Ваня посмотрел на тумбочку — там стояли одни пузырьки с лекарствами.
— Они у меня под матрацем, — шепнул учитель. — Чтобы врачи не видели. — Он немного помолчал, что-то обдумывая, потом вернулся к прерванному разговору — Кто же тебя ударил?
Ваня пожал плечами.
— Не видел. Мать говорит: «сам бог наказал», а тётка ей возражает: «Не бог, а дьявол».
— Какая тётка? Уж не она ли стукнула?
— Та может. Палка у неё тяжёлая.
— Конечно же, не бог и не дьявол тебя ударил. Тамара тоже говорит: какая-нибудь старуха пошутила.
— В шутку палкой так не бьют по голове.
— Ты прав.
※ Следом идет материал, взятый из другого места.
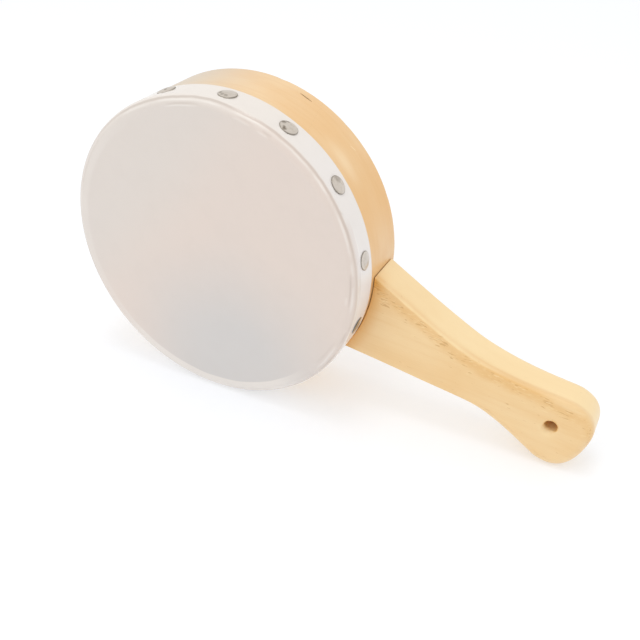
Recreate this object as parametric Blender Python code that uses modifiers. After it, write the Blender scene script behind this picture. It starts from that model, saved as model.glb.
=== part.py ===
"""A hand drum on a wooden handle, standing on its rim and on the end of the handle.

Each piece is drawn as if the drum lay on its back: x runs along the ground, y runs up the standing
drum, and z points out of the head. The parent empty then tips everything up onto the rim, so that
local y becomes world +Z and local z becomes world -Y. Local z = 0 is the plane of the tack row.
"""

from math import cos, pi, radians, sin

import bmesh
import bpy
from mathutils import Matrix, Vector

# Driving dimensions, in metres.
HEAD_RADIUS = 0.075       # outside of the film where it wraps the shell
FILM = 0.0003             # thickness of the head's film
GAP = 0.0003              # clearance between pieces that touch
DEPTH = 0.0468            # face of the head to the open back of the shell
WALL = 0.0065             # thickness of the shell's wood
SHOULDER = 0.0043         # radius of the film's bend from the face to the side
BAND = 0.018              # how far the film wraps back from the face
TACK_ROW = 0.0114         # distance of the tack row from the face
BACK_ROUND = 0.0016       # rounding of the shell's back edges
BEARING_ROUND = 0.0008    # rounding of the bearing edge's inner corner

TACK_RADIUS = 0.0043
TACK_HEIGHT = 0.0010      # height of a tack's dome
TACK_RIM = 0.00025        # thickness of a tack's rim
TACKS_OVER_THE_TOP = (108.8, 84.5, 61.1, 37.2, 10.1, -16.7)   # degrees up from the ground's +x
FOOT = -90.0              # direction of the spot that the drum stands on, in degrees
FOOT_CLEARANCE = 13.5     # the tacks next to the foot lie this many degrees to either side
TACKS_BELOW_HANDLE = 1    # between the last tack above and the foot
TACKS_UP_THE_FAR_SIDE = 5  # between the foot and the first tack above

HANDLE_FRONT = 0.0216     # distance of the handle's front face behind the head's face
HANDLE_THICKNESS = 0.0205
HANDLE_DROOP = radians(19.9)
HANDLE_ROOT = 0.064       # where the outline starts, inside the shell's circle
HANDLE_TIP = Vector((0.1897, 0.0003))
END_FULLNESS = 0.69       # Bezier handle of the round end, as a share of its size
EDGE_ROUND_ROOT = 0.0009  # rounding of the handle's long edges at the drum
EDGE_ROUND_END = 0.0057   # and at the free end
EDGE_ROUND_FROM = 0.108   # distance from the drum's axis where the rounding starts to grow
EDGE_ROUND_TO = 0.172     # and where it is full
HOLE_RADIUS = 0.0032
HOLE_CENTRE = Vector((0.1714, 0.0034))

SEGMENTS = 98             # sides of the shell and head; 4 k + 2 puts a flat one at the foot
ARC_STEPS = 5             # steps of a quarter turn in a turned profile
TACK_SEGMENTS = 16
TACK_ARC_STEPS = 4
HOLE_SEGMENTS = 24
OUTLINE_STEPS = 8         # steps of each Bezier stretch of the handle's outline
MERGE = 0.00001

FOOT_HEIGHT = HEAD_RADIUS * cos(pi / SEGMENTS)   # drum axis above the ground
SHELL_RADIUS = HEAD_RADIUS - FILM - GAP
FACE_Z = TACK_ROW
BAND_Z = FACE_Z - BAND
SHELL_TOP_Z = FACE_Z - FILM - GAP
SHELL_BACK_Z = FACE_Z - DEPTH


def clear_scene():
    for thing in list(bpy.data.objects):
        bpy.data.objects.remove(thing, do_unlink=True)


def new_collection(name):
    collection = bpy.data.collections.new(name)
    bpy.context.scene.collection.children.link(collection)
    return collection


def material(name, colour, roughness, metallic=0.0):
    made = bpy.data.materials.new(name)
    made.use_nodes = True
    shader = made.node_tree.nodes["Principled BSDF"]
    shader.inputs["Base Color"].default_value = (*colour, 1.0)
    shader.inputs["Roughness"].default_value = roughness
    shader.inputs["Metallic"].default_value = metallic
    made.diffuse_color = (*colour, 1.0)
    return made


def put(name, mesh, collection, parent, finish=None):
    thing = bpy.data.objects.new(name, mesh)
    collection.objects.link(thing)
    thing.parent = parent
    if finish and not mesh.materials:
        mesh.materials.append(finish)
    return thing


def hide_cutter(cutter):
    cutter.hide_render = True
    cutter.display_type = 'WIRE'


def quarter_arc(centre, radius, start, steps):
    """Points of a clockwise quarter turn from the direction start, in degrees, around centre."""
    angles = [radians(start - 90.0 * step / steps) for step in range(steps + 1)]
    return [centre + radius * Vector((cos(angle), sin(angle))) for angle in angles]


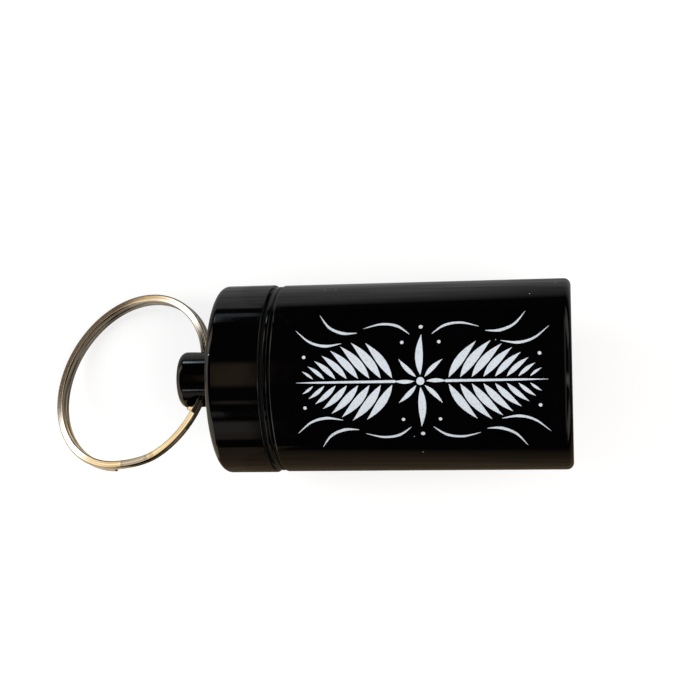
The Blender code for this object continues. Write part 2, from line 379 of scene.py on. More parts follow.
def canisterRows():
    c = canister
    edge, nick = c["flangeEdge"], c["nick"]
    corner, cornerTop = c["bore"] - c["floorCorner"], c["floor"] + c["floorCorner"]
    boreTop = c["mouth"] - c["mouthEdge"]
    rows = [(0, c["floor"])]
    rows += [(radius, c["floor"]) for radius in spaced(c["centre"], corner, c["faceStep"])]
    rows += arc(corner, cornerTop, c["floorCorner"], -90, 0, steps=8)[1:]
    rows += [(c["bore"], height) for height in straight(cornerTop, boreTop, c["boreStep"])]
    rows += arc(c["bore"] + c["mouthEdge"], boreTop, c["mouthEdge"], 180, 90, steps=4)
    lead = c["root"] - c["lead"]
    rows.append((lead, c["mouth"]))
    for height in spaced(c["mouth"], c["threadEnd"], thread["rowStep"])[1:]:
        runOut = min((height - c["threadEnd"]) / c["threadRunOut"], 1)
        root = c["seat"] + (c["root"] - c["seat"]) * runOut
        radius = root + (c["crest"] - root) * runOut * threadShape(height, c["columns"], thread["neckPhase"])
        rows.append((np.minimum(radius, lead + c["mouth"] - height), height))
    seatFoot = c["flangeFace"] - (c["seatRim"] - c["seat"]) + c["seatRelief"]
    rows += [(c["seat"], c["seatTop"]), (c["seat"], seatFoot), (c["seat"] + c["seatRelief"], seatFoot)]
    rows += [(c["seatRim"], c["flangeFace"])]
    rows += arc(c["flange"] - edge, c["flangeFace"] - edge, edge, 90, 0, steps=4)
    rows += arc(c["flange"] - edge, c["flangeBack"] + edge, edge, 0, -90, steps=4)
    rows += [(c["groove"] + nick, c["flangeBack"]), (c["groove"], c["flangeBack"] - nick)]
    rows += [(c["groove"], c["shoulder"] + nick), (c["groove"] + nick, c["shoulder"])]
    rounding = c["shoulderEdge"]
    rows += arc(c["body"] - rounding, c["shoulder"] - rounding, rounding, 90, 0, steps=5)
    side = straight(c["shoulder"] - rounding, c["baseEdge"], c["sideStep"])
    rows += [(c["body"], height) for height in side]
    rows += arc(c["body"] - c["baseEdge"], c["baseEdge"], c["baseEdge"], 0, -90, steps=10)
    base = straight(c["body"] - c["baseEdge"], c["centre"], c["faceStep"])
    return rows + [(radius, 0) for radius in base] + [(0, 0)]


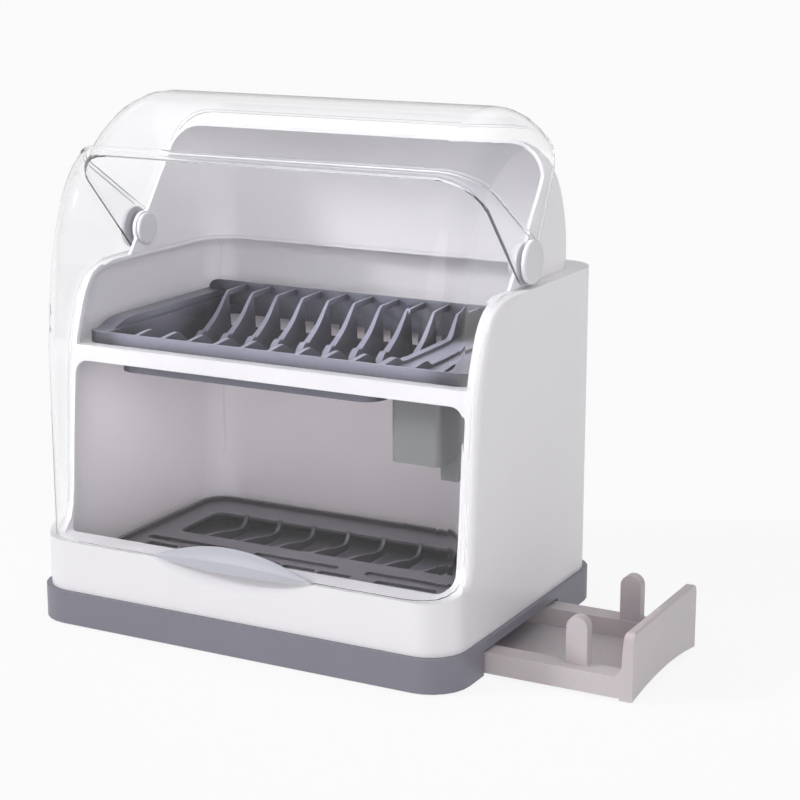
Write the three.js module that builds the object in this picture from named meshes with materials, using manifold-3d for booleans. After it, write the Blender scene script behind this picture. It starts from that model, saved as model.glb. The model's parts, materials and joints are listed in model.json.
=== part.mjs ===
// Two-tier dish rack with telescoping clear covers and a pull-out side holder.
// Millimetres, +X to the right, +Y to the back, +Z up. The origin lies on the worktop, under the
// middle of the whole rack with its side holder out. Pieces are drawn about the middle of the base.
import * as THREE from "three";
import { mergeVertices } from "three/addons/utils/BufferGeometryUtils.js";
import Module from "manifold-3d";

const wasm = await Module();
wasm.setup();

// Clearances and the overrun that every cut uses.
const seatGap = 0.2;
const fitGap = 0.3;
const overrun = 6;

// Base: a water tray with a skirt that hides the side holder.
const baseWidth = 406;
const baseDepth = 297;
const baseHeight = 30;
const baseRadius = 34;
const baseSkirt = 4;
const trayDrop = 8;
const trayFloor = 2;
const lipWall = 1.5;
const lipHeight = 3;

// Housing: side walls, back, front wall and the S-shaped front edge, in two tiers.
const housingInset = 4;
const housingRadius = 32;
const housingWall = 3;
const frontWallHeight = 44;
const lowerTierHeight = 147;
const upperTierHeight = 66;
const edgeRim = 4;
const rimWidth = 13;
const openingRadius = 12;
const openingSill = 0.8;
const barHeight = 13;
const barDepth = 9;
const runnerWidth = 8;
const runnerHeight = 3.5;
const scoopHalfWidth = 80;
const scoopHeight = 19;
const scoopDepth = 9;
const scoopWall = 2;
// The front edge as shares of the housing's depth and of its height above the front wall.
const edgeShares = [
  [0, 0], [0.055, 0.008], [0.105, 0.034], [0.135, 0.084], [0.15, 0.3],
  [0.164, 0.51], [0.182, 0.715], [0.21, 0.83], [0.24, 0.915], [0.285, 0.972], [0.36, 1],
];

// Shelf between the tiers, with the rails of the cutlery holder under it.
const shelfThick = 3.5;
const shelfOpeningGap = 1.5;
const railTail = 14;
const railWall = 2;
const railFoot = 5;
const railFootThick = 1.8;

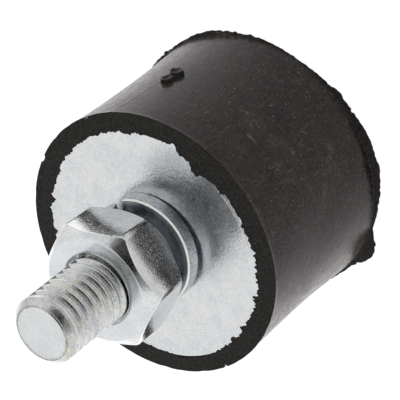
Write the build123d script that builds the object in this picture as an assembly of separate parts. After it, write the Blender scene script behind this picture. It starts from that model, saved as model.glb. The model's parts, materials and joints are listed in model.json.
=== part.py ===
from build123d import *
import math
import os
import random

# Rubber buffer: a moulded rubber cylinder with a steel plate and one threaded stud in its front end.
# Millimetres and degrees. +Z runs along the stud, and the origin is the centre of the plain rubber end.
# Angles are measured about +Z, from +X towards +Y.

# Rubber cylinder
body_height = 26.5
front_radius = 20.0
rear_radius = 20.1
waist_depth = 0.4
flash_width = 0.25
flash_tooth = 0.18
flash_thickness = 0.45
flash_teeth = 60
flash_seed = 3
flap_reach = 1.5
flap_angle = 209.0
flap_spread = 26.0
swell_reach = 0.7
swell_angle = 257.0
swell_spread = 62.0
gate_height = 14.5
gate_angle = -23.7
gate_length = 4.2
gate_width = 2.75
gate_stub = 0.9
gate_root = 0.4
gate_cup_spacing = 2.3
gate_cup_radius = 0.85
gate_cup_floor_radius = 0.5
gate_cup_depth = 0.4

# Steel plate bonded into the front end
plate_radius = 17.8
plate_thickness = 2.5
plate_edge_chamfer = 0.6

# Threaded stud, M10 with a nominal 25 mm outside. Its thread is drawn as a plain cylinder over the crests.
thread_radius = 4.95
thread_pitch_radius = 4.51
stud_length = 25.5
stud_tip_rounding = 1.2
stud_tip_facets = 3
head_radius = 7.5
head_thickness = 3.0

# Split spring washer, left-hand helix, not yet pressed flat, so its ends pass each other
washer_bore_radius = 5.3
washer_width = 2.7
washer_thickness = 2.2
washer_rise = 3.1
washer_turn = 367.0
washer_low_end = -3.5

# Hexagon nut, M10
nut_across_flats = 16.8
nut_height = 8.0
nut_chamfer_circle_radius = 7.75
nut_chamfer_angle = 38.0
nut_mouth_radius = 5.4
nut_mouth_angle = 30.0

# Places worked out from the sizes
waist_radius = (front_radius + rear_radius) / 2 - waist_depth
plate_front = body_height
plate_back = plate_front - plate_thickness
head_back = plate_back - head_thickness
nut_back = plate_front + washer_thickness + washer_rise
nut_front = nut_back + nut_height
stud_tip = plate_front + stud_length


def turned(points):
    """A closed outline of (radius, height) points, turned about the Z axis."""
    return revolve(Plane.XZ * make_face(Polyline(*points, close=True)), Axis.Z)


def cylinder_block():
    """The plain rubber cylinder, whose side draws in to a waist at mid height."""
    side = ThreePointArc(
        (rear_radius, 0), (waist_radius, body_height / 2), (front_radius, body_height)
    )
    rest = Polyline((front_radius, body_height), (0, body_height), (0, 0), (rear_radius, 0))
    return revolve(Plane.XZ * make_face(side + rest), Axis.Z)


def lobe(angle, middle, spread, reach):
    """A single rounded bump that stands out by reach at its middle angle and ends half its spread away."""
    turn = (angle - middle + 180) % 360 - 180
    if abs(turn) > spread / 2:
        return 0
    return reach * math.cos(math.pi * turn / spread)


def flash_reach(angle):
    """How far the trimmed flash stands out of the rear edge: a narrow lip with a swell and a flap."""
    swell = lobe(angle, swell_angle, swell_spread, swell_reach)
    flap = lobe(angle, flap_angle, flap_spread, flap_reach)
    return flash_width + swell + flap


def rear_flash():
    """The thin lip of flash in the plane of the rear end, torn to an uneven saw-tooth edge."""
    teeth = random.Random(flash_seed)
    outline = []
    for tooth in range(flash_teeth):
        angle = 360 * tooth / flash_teeth
        radius = rear_radius + flash_reach(angle) + flash_tooth * teeth.uniform(-1, 1)
        outline.append((radius * math.cos(math.radians(angle)), radius * math.sin(math.radians(angle))))
    return extrude(make_face(Polyline(*outline, close=True)), flash_thickness)


def gate_stub_solid():
    """The stub where the rubber was torn off its gate: an oval boss with two shallow cups in its top."""
    boss_height = gate_root + gate_stub
    boss = extrude(Ellipse(gate_length / 2, gate_width / 2), boss_height)
    cup = Cone(gate_cup_floor_radius, gate_cup_radius, gate_cup_depth)
    for side in (-1, 1):
        boss -= Pos(side * gate_cup_spacing / 2, 0, boss_height - gate_cup_depth / 2) * cup
    # The boss's own height turns to point outwards, and its length then lies along the cylinder
    root = Pos(0, 0, waist_radius - gate_root)
    outwards = Rot(0, 0, gate_angle) * Pos(0, 0, gate_height) * Rot(0, 90, 0)
    return outwards * root * boss


def mounting_plate():
    edge = plate_radius - plate_edge_chamfer
    return turned([
        (thread_radius, plate_back),
        (plate_radius, plate_back),
        (plate_radius, plate_front - plate_edge_chamfer),
        (edge, plate_front),
        (thread_radius, plate_front),
    ])


def rounded_tip():
    """The outline of the stud's rounded end, as a few straight steps round a quarter circle."""
    steps = [math.radians(90 * step / stud_tip_facets) for step in range(stud_tip_facets + 1)]
    centre_radius = thread_radius - stud_tip_rounding
    centre_height = stud_tip - stud_tip_rounding
    return [
        (centre_radius + stud_tip_rounding * math.cos(step), centre_height + stud_tip_rounding * math.sin(step))
        for step in steps
    ]


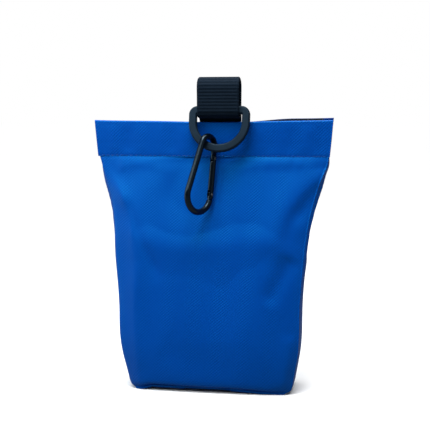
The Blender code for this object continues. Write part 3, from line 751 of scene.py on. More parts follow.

Это дело нешуточное… Церковь, по решению комиссии, запер я. Когда же вечером шёл домой, на меня забор свалился. Дескать, вода виновата — размыла устои…
— Скажут, — усмехнулся Ваня. — Может, забор не случайно подмыло?
— Я тоже об этом подумал… Зачем забору надо было падать именно в ту минуту, когда я проходил мимо?
— Судьба, наверно… Так моя мать говорит.
— Другие, кому это надо, говорят прямее: будто господь наказал меня за то, что я повесил замок на двери божьего дома. И поэтому, дескать, не могу теперь выздороветь…
«Подожди-ка! — насторожился Ваня. От кого же он слышал эти угрожающие слова? — Да, да, их тётка Глафира тогда сказала. А ведь это её был голос! Тут, в этой палате…
— Вот и про тебя говорят: будто чёрт по голове ударил, — продолжал учитель. — Как договорились. Народ запугать стараются.
— Кто старается, Николай Филиппович?
— Это вот и надо бы нам выяснить. Похоже, их много таких, языкастых…
— Одну из них я знаю, Николай Филиппович.
— Кто ж это?
— Сестра… Та, которая сюда заходила и что-то взяла у вас под кроватью.
— Глафира Аполлоновна? Санитарка? — удивился учитель. — Ошибаешься, Ваня.
— Да, да, эта самая.
— Очень приятная женщина. Всё мне подаёт: и лекарство, и книги.
— Нет, противная. Вы её не разглядели. Грозит всем божьей карой, а сама пьёт самогон…
Ваня кинул взгляд под кровать и вытащил оттуда чёрную бутылку с железной пробкой.
— Это её бутылка, Николай Филиппович. Таскает в ней святую воду.
— Святая ли? — заинтересовался учитель. — Дай-ка понюхаю.
— Только не пейте…
В это время за дверью послышались шаги. В палату вошла другая сестра и, заметив мальчика в поношенной одежде, сидевшего у кровати больного, крикнула:
— Без халата?! Неслыханное дело!
Ваня растерялся, почувствовав, что Николаю Филипповичу грозит неприятность. «Надо бежать, пока не выгнали!» — решил он и, заслышав у двери новые шаги, кинулся к раскрытому окну.
— Ваня! — испугался учитель. — Не смей!
Но поздно: ученик уже спрыгнул с подоконника на карниз. Что-то гулко упало в комнате, кто-то с болью вскрикнул, и Ваня, совсем растерявшись, полез не вверх, на крышу, а вниз, на балкон второго этажа. К счастью, попал он в мужскую палату. Когда больные узнали в чём дело, успокоились и провели его по узкому коридору к тёмной лесенке, откуда он попал на улицу.
Как говорится, нет худа без добра. За грозной сестрой, подосланной тёткой Глафирой, в палату вошёл врач, а следом за ним прибежала и сама Глафира. Они уложили на кровать Николая Филипповича, вскочившего за Ваней и свалившего тумбочку с лекарствами, собрали пузырьки, рассыпанные по комнате. Чёрная бутылка заинтересовала врача. Он отвернул железную пробку, понюхал чёрное лекарство и, сморщив лицо, удивлённо посмотрел на сестру.